I have no wish to raise a controversy – we are a great community, but our strength is tied up in controversies and dissipated by indifference. Can we not put all this in abeyance? Can they not wait? Surely, all our controversies together cannot weigh against the very future of our community. The young ones and children are the future and the wealth of our community, and therefore, a matter which concerns them should bind as well as touch everyone of us to the quick. The subject should unite the community and goad it to total action to save the young for the future.
The Lost Generation needs all our thoughts and care. The question of the hour is how to save its members? How to give them a sound knowledge of the Zoroastrian ethic? How to inculcate in them a pride in being a Zarthosti?
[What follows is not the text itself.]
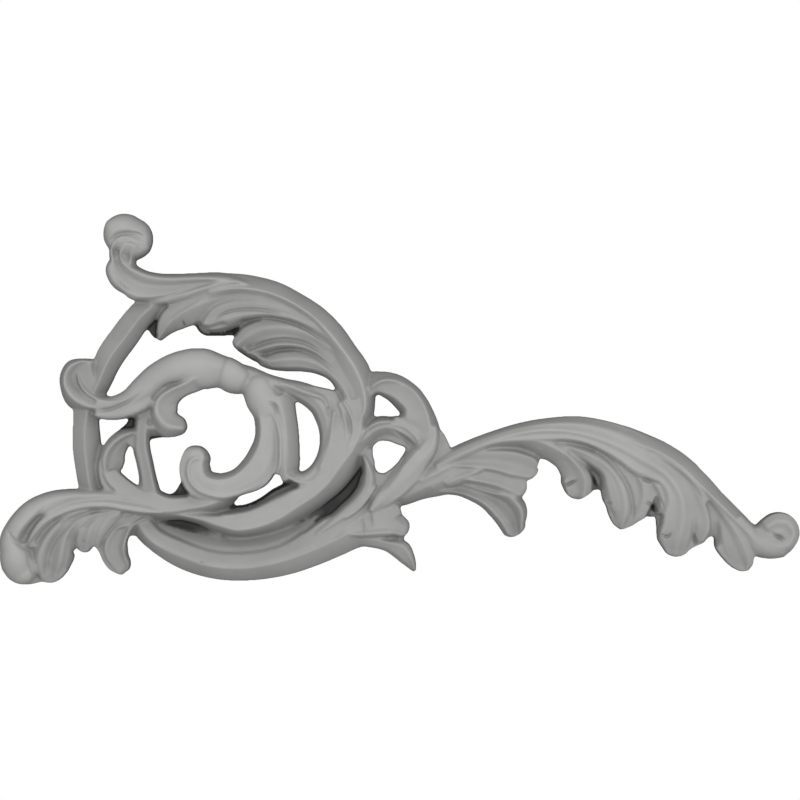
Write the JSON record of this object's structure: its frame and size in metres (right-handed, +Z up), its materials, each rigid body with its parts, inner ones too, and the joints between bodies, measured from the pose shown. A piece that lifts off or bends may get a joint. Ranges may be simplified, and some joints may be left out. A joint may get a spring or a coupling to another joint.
{
  "type": "leaf scroll onlay",
  "caption": "Pierced acanthus scroll onlay with a flat back: leaves, a volute and a round knob on a ring bar, with a long leaf running out to an end curl. Fixes to a flat panel.",
  "frame": {"origin": "On the flat back, at the mount behind the outer stem, 170 mm from the left end", "axes": "+X right as seen from the front along the longest side, +Y out of the flat back towards the wall, +Z up; the carved face looks along -Y"},
  "size_m": [0.4, 0.0189, 0.1852],
  "materials": {
    "primer": "matte grey primer on cast resin"
  },
  "bodies": {
    "root": {"leaf_scroll_onlay": "primer"}
  },
  "joints": []
}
While I have said all this, I do understand this question must have come up before and many worthy men must have made an approach to solve it. But the problem still persists and a new dimension has been added by the great number of young people moving to far off countries.
Therefore, inspite of all that has been done, the problem is increasing and should occupy the thoughts and minds of our intellectuals, our elders and our community … or else, a time will come, when there will be none left to place in the Dokhma. The subject is worthy of the attention of the entire Zoroastrian community.